When Item 19 Is Missing Entirely
About a third of franchisors still choose to omit Item 19 rather than make any financial performance representation. If the FDD states that no FPR is being made, the FTC’s 2023 franchise fundamentals guidance frames this bluntly: buyers should treat the absence as material information. A franchisor choosing to disclose nothing is either unwilling to expose its numbers or lacks a system mature enough to have meaningful data. Either interpretation has consequences for the buyer.
In the absence of an Item 19, validation calls and SBA default rate aggregators become the only sources of unit economics information. The full FDD practitioner guide covers the sequence buyers run when the disclosure cupboard is bare.
Putting the Numbers Through a Model
The point of reading Item 19 critically is to produce realistic projections, not to win arguments. Once you have a defensible anchor — the median, discounted for ramp, cross-checked against validation calls — the next step is running the numbers against fee stack, working capital, debt service, and owner’s labor cost.

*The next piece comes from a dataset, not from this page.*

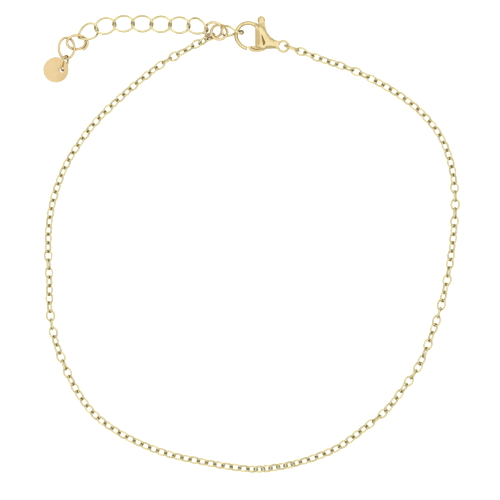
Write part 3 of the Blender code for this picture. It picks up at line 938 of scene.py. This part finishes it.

The franchise ROI calculator takes Item 19 inputs and applies the full set of practitioner corrections: ramp-discounted revenue, Item 7 inflated by 15%, six months of working capital, fee stack as annual dollars, and owner’s salary separated from return on capital. The output is a month-by-month cash curve with the working-capital trough surfaced explicitly — the number that determines how much cash you actually need, rather than the franchisor-disclosed minimum.
Buyers who model Item 19 numbers at face value consistently run out of working capital during ramp. Buyers who apply the corrections above — and walk away from brands whose numbers do not survive them — are the ones still operating five years later.